Saturday 5 March 2011

With the family I had a nice mellow walk around Durham today which should have been a walk in Teesdale looking at rocks and plants around the Cauldron Spout area but I mentioned to Fo about crossing the Tees to look at rocks on the other side but in the absence of a bridge and the certainty of getting her feet wet and some very low cloud she said "No" and " Lets have a walk around Durham instead". After we parked the car we went by what I call the Singing Hedge because of all the birdsong that comes out of it due to dozens of sparrows having taken up what looks like a permanent residence . Noisy birds . The River Wear was quiet and a translucent color which usually means little sediment in the water and it gives off a feeling of milky soothing calm.
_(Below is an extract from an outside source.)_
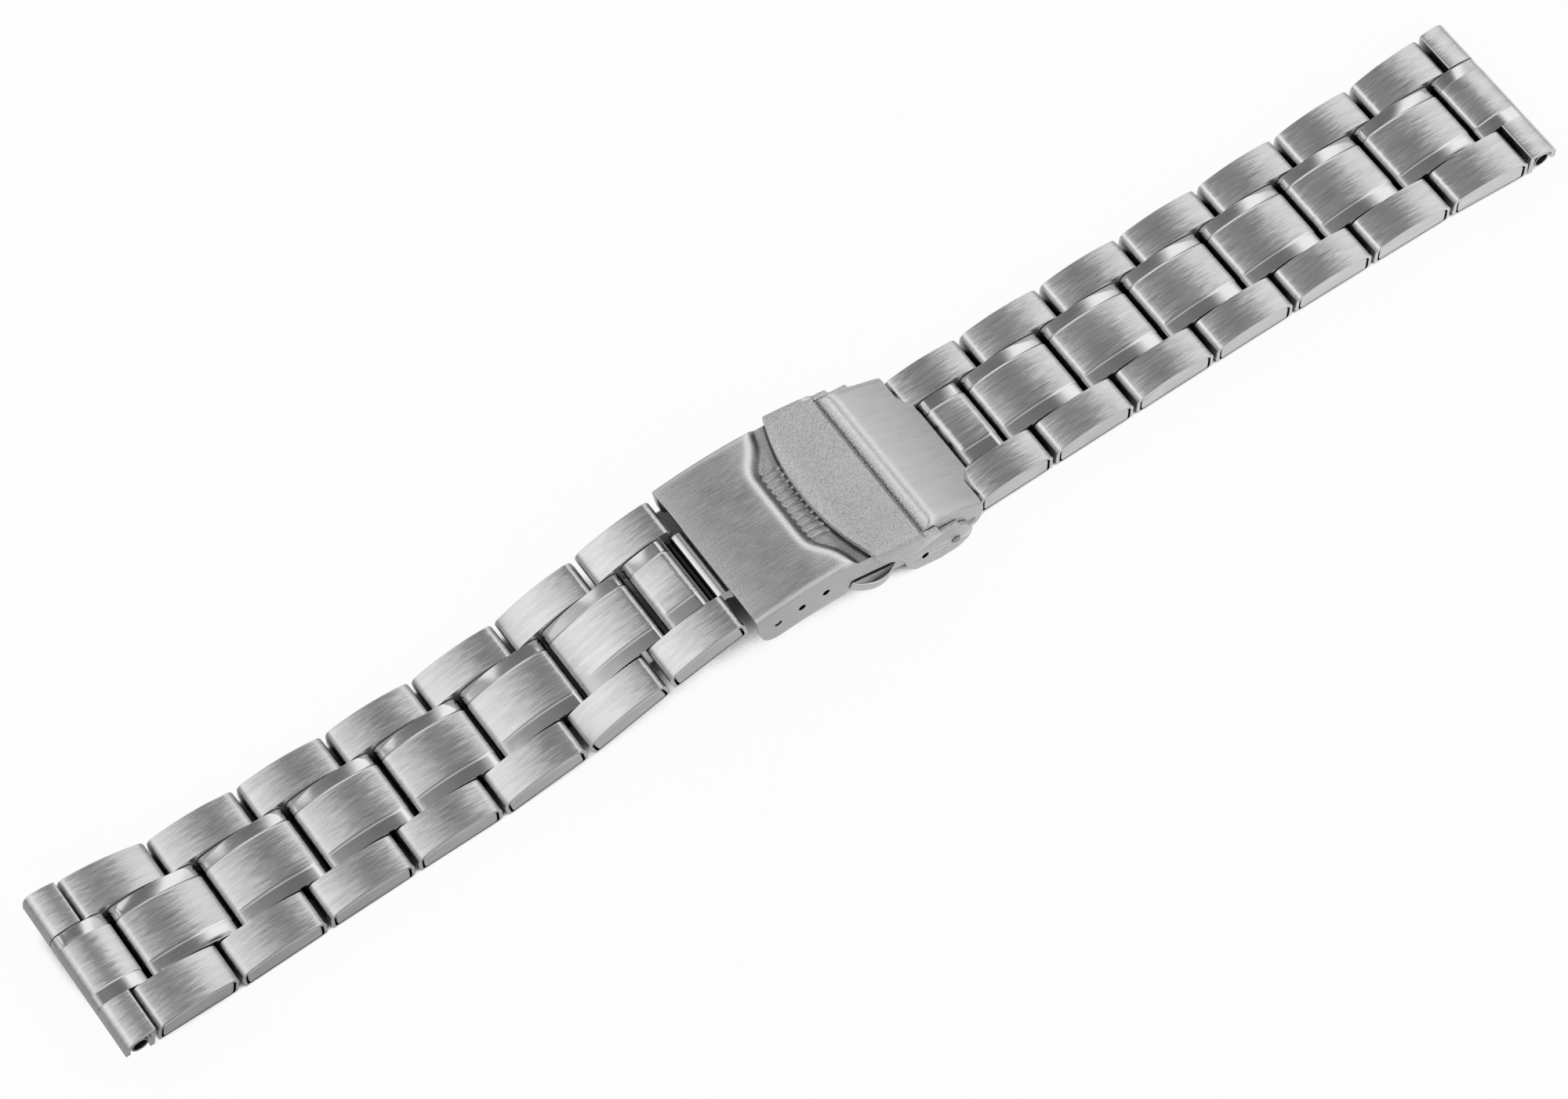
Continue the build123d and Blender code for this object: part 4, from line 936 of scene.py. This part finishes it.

Not many people around today and few birds as well. In the town I met the market man who put up a stall for me a few weeks ago when I did a Baha'i Stall and he was pleasantly moaning about a large group of Libyans last week who formed a circle and danced and chanted for about two hours right in the middle of the market area. I'm on the Bahai Fast at the moment, 19 days of no food or liquid between sunrise and sunset and biscuit break was sitting there looking at my family munch their biscuits . I love the physical side of my religion but its up to the individual whether they do the Fast or not . After the fairly brisk walk it was back home to a great tea and two episodes of Star Trek. A mellow , nondescript and totally satisfying day!